Standing at the end of the line and looking forward, I can’t help to think about what moment started the feeling of graduation.

Perhaps it was when the flag was lowered and I, as a member of the old SELT, and the four colleagues I had worked with for a year shouted, “We won’t see you next year!!!” to the whole campus from the stage. And then, with a sour look in their eyes, they waved their hands to the whole of Antuoshan, telling the school, “I’m leaving!”

Perhaps it was after the ‘turtle pond’ ceremony on Friday that I met aunt, who had been cooking for me for four years, on the school path in my wet clothes and on my tired feet. I added my aunt’s WeChat and she said, “You used to add rice all the time, but now that you’re graduating too, remember to come back and see your aunt.” I nodded vigorously and suddenly remembered that when I was at Shui Wai, my auntie used to serve me rice while saying, “Eat more, eat fat. That’s how graduation week is. I’m always caught off guard by memories, and at some point, I suddenly remember the warmth and relief, the regret and loss, and the growth that I once received.

Moving forward, the House uniform group photo on Thursday was a group photo of the whole year, but it was actually a very short photo shoot, with a few clicks within five minutes. It was probably the only time that all around 300 of us in the class got together for a group photo, and group photos are often a precursor to separations, so it was probably the last time we would all get together for a group photo.

I heard several students say that the concept of graduation started to become clear on Tuesday when they shouted at the building. Shenzhen is early in the summer and the evenings are extremely hot. The aisles of the school building were narrow, so my friends and I leaned shoulder to shoulder, singing along to the music, even though the crowd was so noisy that we couldn’t hear what we were singing, and cheering as soon as we saw our friends’ pictures on the screen. By the time ‘The Love Song of the Love Songs’ ended, the crowd had already started to surge, and the one at the front of the line held a lighted sign so bright and prominent that everyone followed down. I could see the lights from the glow sticks shining on their faces. The light and darkness streaking across their faces, some smiling happily, others with tears in their eyes and faces full of reluctance, but all watching us run forward, then putting their hands on our shoulders again, a session following a session down. There were no lights on in the building, but the night was lit up by the glow sticks that streaked across the building like shooting stars, falling to the ground in a galaxy. The noise of the crowd was as thick as a tide, moving around the campus until late.

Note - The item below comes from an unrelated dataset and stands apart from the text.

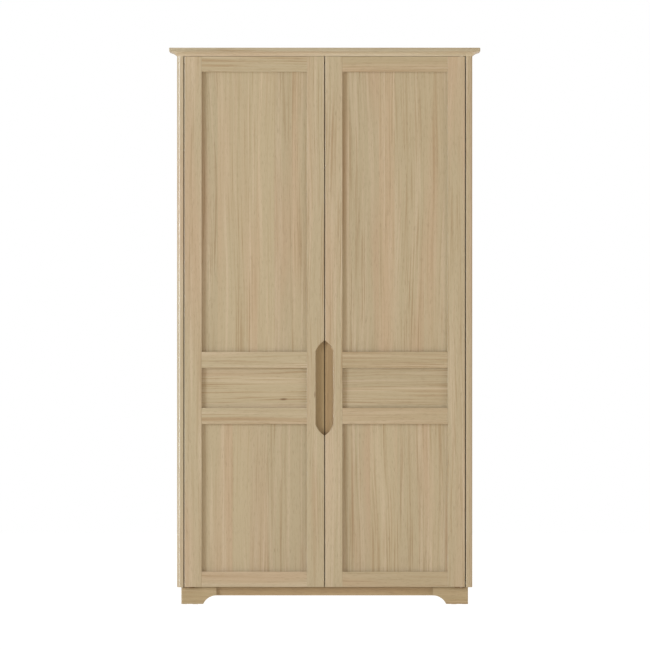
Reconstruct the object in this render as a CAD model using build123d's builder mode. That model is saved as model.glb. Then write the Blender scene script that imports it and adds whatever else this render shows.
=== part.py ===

I think it was not just what I saw, but what I left behind on this night was perhaps more profound than I could have imagined. Perhaps one day when I see a glow stick on a foreign street, squeezing into a noisy crowd in the dim light, I will recall in a wince that night when we were all wrapped in thin sweat, pushing and shoving forward to the sound of the song. People on either side of the road left behind by us, some holding cameras, others waving lighted signs. Wrapped in darkness, the lights, the heat and me, the sound of people in all directions, none of them at the moment as loud as the beating heart drumming in my chest.

We will always miss graduation season because it was a wonderful and fleeting time that was ours alone and will never come again. “We laughed and kept saying ‘See you soon’. But inside we both knew we’d never see each other again.” Whether it was the distant summer we met four years ago, or the sweltering summer we said goodbye to each other, we will look back on it as a summer we will never return to.

A2ers, I wish us all the best of luck in our future, and hope that even though the road ahead is difficult, we will still reach our dreamed destination.

Happy graduation!

Postscript:

This is a graduation season tweet written at the invitation of the school To be honest, I was worried when I actually started to write this article. There are many friends around me who feel more deeply about the graduation season than I do, and they are probably more qualified to write this article. So I struggled with the whole writing process, first devising a structure with chronological and reversed order, and then discussing and expressing my feelings. Although it was only a short essay of a thousand words or so, the wording and emphasis of the whole essay was changed again and again during the writing process, resulting in the essay taking a few hours longer than expected to complete. The good thing, however, was that I was able to pull my own ideas together and make them clearer during the revision process. Frankly speaking, after the whole graduation week, I was the one who had to write the essay, but instead I was the one who didn’t feel much of a graduation and didn’t really miss it. This article was also a chance for me to ask myself what was going on inside, so you may feel that the whole article is a story of my own attempts to find the realities of graduation. Have I found it? It appeared briefly along with the release as I pounded down the last punctuation, but ultimately it didn’t linger. But I believe it has been hiding in the back of my mind and perhaps, as I describe in the text, may swoop in at some point in the future and bring me back to that eternal summer night. In the end this story emerged as this: it is not Lucy’s graduation story alone, I tried to make it a story that most graduates can empathise with. Because this is the graduation season for all of us in the year, the once and only, never again graduation season. It won’t come again, but the valley of time will echo with all that we have done to say goodbye. Maybe one day you will hear its call.